V = 120 – ((0.03336Wx I) + (0.0064Wx I) + (0.252Wx I) + (1.278 x I))

Since the conductor resistances are each multiplied by the current I, we can consolidate the equation to:

V = 120 – ((0.03336 + 0.0064 + 0.252 + 1.278) x I)

V = 120 – (1.56976 x I)

You will recall from Part 4, we found from testing that for this electric heater, the relationship between the heater current I and the heater voltage V was:

I = (0.0976 x V) + 0.45

By combining these two equations, we can solve for the circuit current I and the heater voltage V.

V = 120 – (1.56976 x ((0.0976 x V) + 0.45))

V = 120 – (0.15320 x V) – 0.7063

V = 119.2937 – (0.15320 x V)

Adding (0.15320 x V) to both sides of the equation we get:

V + (0.15320 x V) = 119.2937

1.15320 x V = 119.2937

If we divide both sides of the equation by 1.15320 we get:

V = 119.2937 / 1.15320

V= 103.44 volts

The circuit current I = (0.0976 x V) + 0.45 = (0.0976 x 103.44) + 0.45 = 10.54 amps. Note that the calculation in Part 4 determined the heater voltage to be 106.18 volts. A more correct voltage is 103.44 volts.

Source voltage variation

In this calculation, we assumed the voltage at the transformer was 120 volts. Is that reasonable? For residential 120/240-volt service, most utilities are required by law to serve the customer at the service point within 5 percent of normal voltage. This means the phase-to-neutral voltage at the service point must be between 114 and 126 volts.
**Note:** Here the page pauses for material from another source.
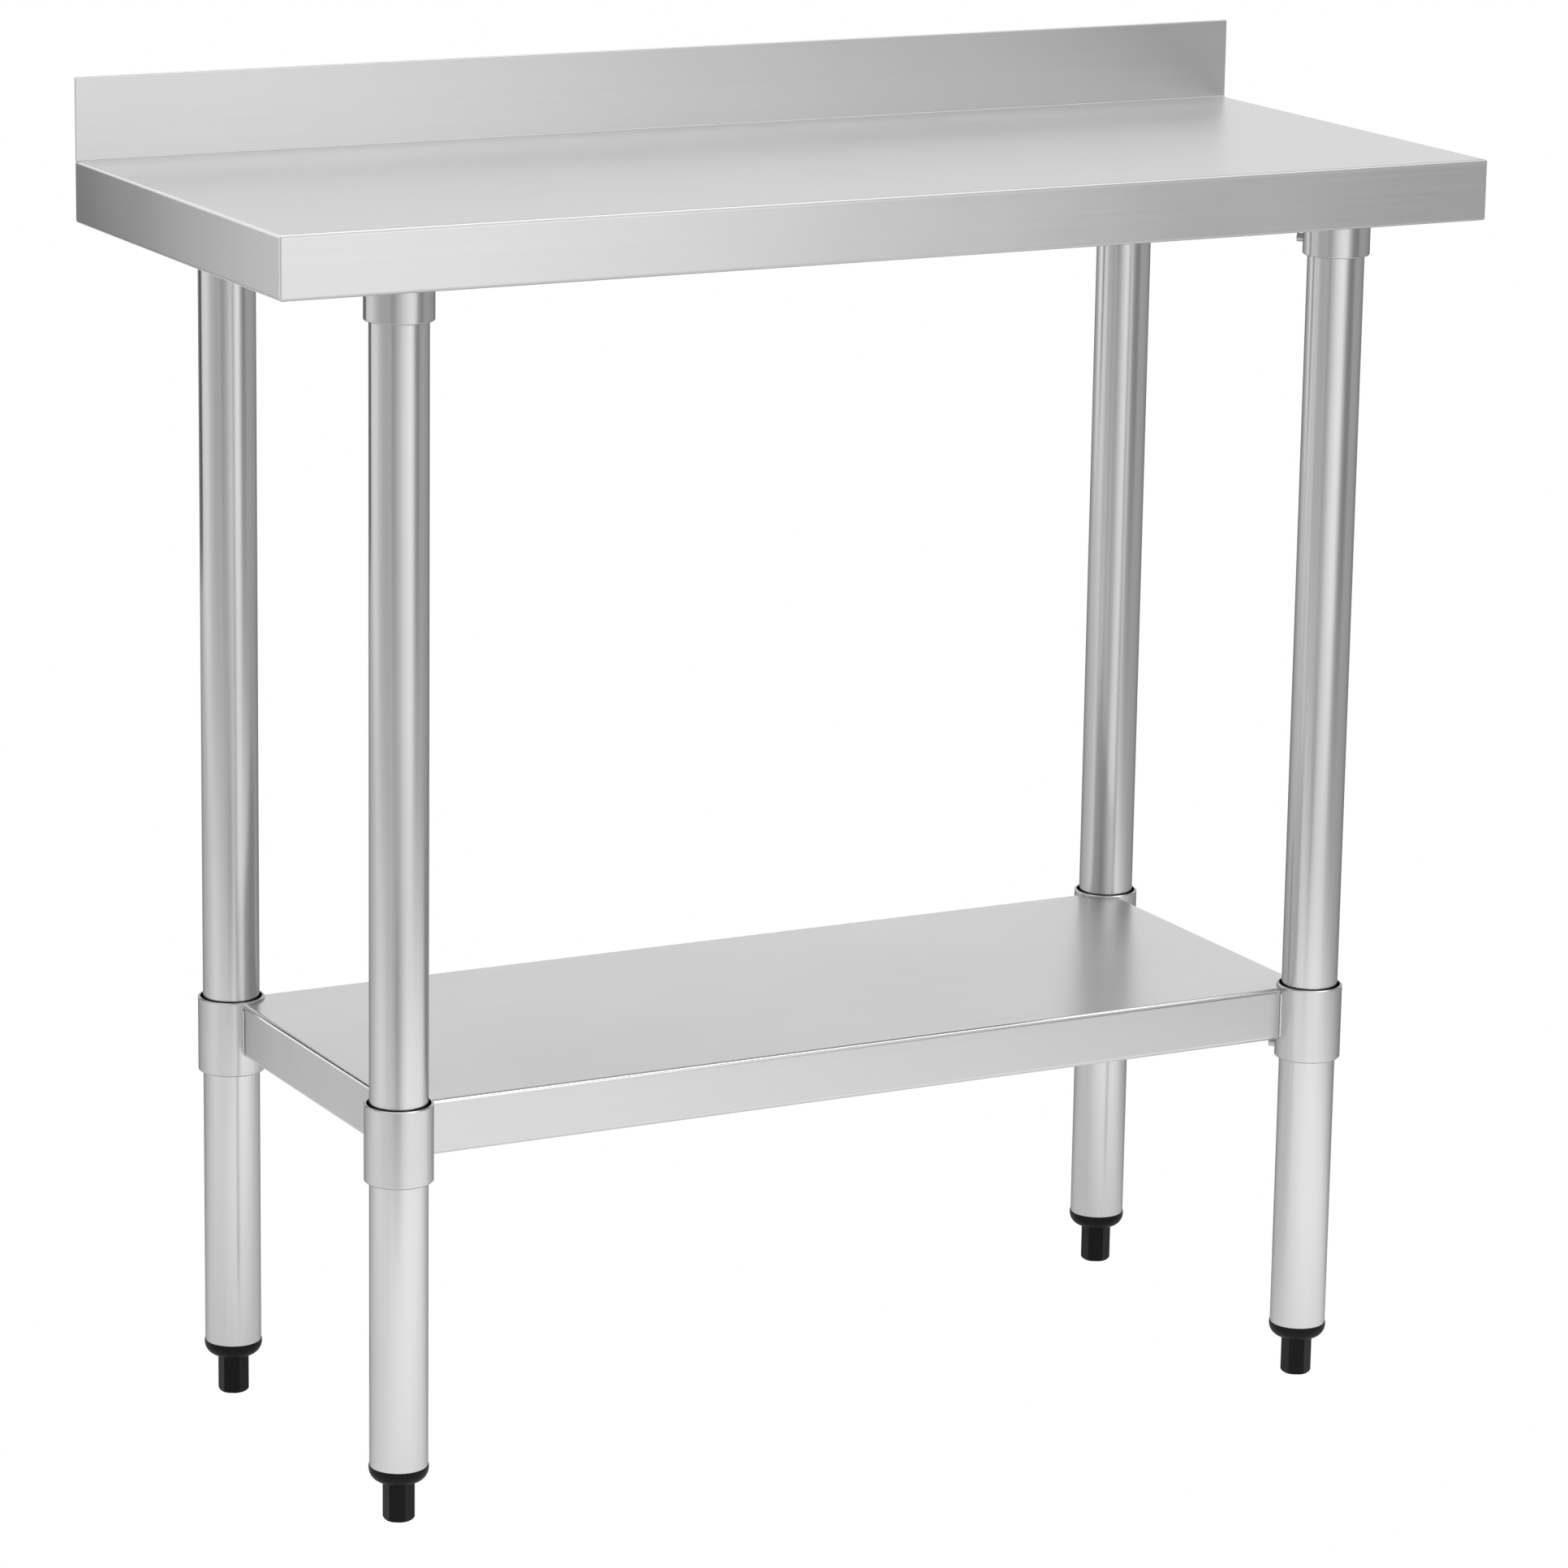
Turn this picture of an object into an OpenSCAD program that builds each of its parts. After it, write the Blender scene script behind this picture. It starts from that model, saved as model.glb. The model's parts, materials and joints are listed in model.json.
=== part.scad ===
// Free-standing stainless work table: folded worktop with a rear upstand,
// four round legs, a height-adjustable undershelf and screw-out levelling feet.
// Units are millimetres. +X runs along the width, +Y to the rear, +Z up.
// The origin is on the floor under the centre of the table's outline.

/* [Overall] */
// width of the worktop, side to side
table_w = 914.4; // [700:0.1:1500]
// depth of the worktop, front edge to the back of the upstand
table_d = 355.6; // [300:0.1:600]
// height of the work surface above the floor
work_h = 889; // [800:1:950]
// height of the upstand above the work surface
upstand_h = 57; // [30:1:150]

/* [Worktop] */
// depth of the turned-down edge, seen from the front
edge_drop = 43; // [35:1:60]
// thickness of the worktop sheet
top_t = 1.2; // [0.8:0.1:2]
// width of the lip returned under the turned-down edge
top_lip = 12; // [8:1:12]
// outside radius of the worktop's bends
top_bend_r = 2.5; // [2.5:0.1:4]
// outside radius of the worktop's welded upright corners
top_corner_r = 1.6; // [1.5:0.1:3]
// height of the hem folded down behind the upstand
hem_h = 12; // [8:1:20]
// how far the ends of the hem are set in from the sides
hem_relief = 2; // [1:0.5:5]

/* [Channels] */
// width of the flat bottom of a worktop channel
channel_web = 60; // [50:1:70]
// width of each brim of a worktop channel
channel_brim = 20; // [16:1:24]
// depth of a worktop channel below the sheet
channel_depth = 25; // [15:1:30]
// width of the top flange of the rear apron
apron_flange = 15; // [10:1:20]
// height of the hem folded up inside the apron's lower edge
apron_hem = 12; // [8:1:20]
// depth of the shelf's stiffening channel
shelf_channel_depth = 20; // [12:1:25]

/* [Legs] */
// outside diameter of a leg tube
leg_od = 40; // [38:0.1:42]
// wall thickness of a leg tube
leg_wall = 1.2; // [1:0.1:1.5]
// side of the worktop to a leg's axis
leg_inset_side = 99.2; // [80:0.1:150]
// front of the worktop to a front leg's axis
leg_inset_front = 37; // [35:0.1:60]
// rear of the worktop to a rear leg's axis
leg_inset_rear = 28.6; // [28:0.1:60]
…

The phase-to-phase voltage must be between 228 and 252 volts. In the above calculation, the voltage at the service point is 120 volts minus the voltage drop in the service or 120 – (0.03336Wx 10.54 A) = 119.64 volts. If the voltage at the service point were only 114 volts, the voltage at the heater would be less than one hundred volts and the heater would be producing even less heat. Utilities try to regulate their primary line voltages to maintain the customer’s service voltage within the range dictated by law.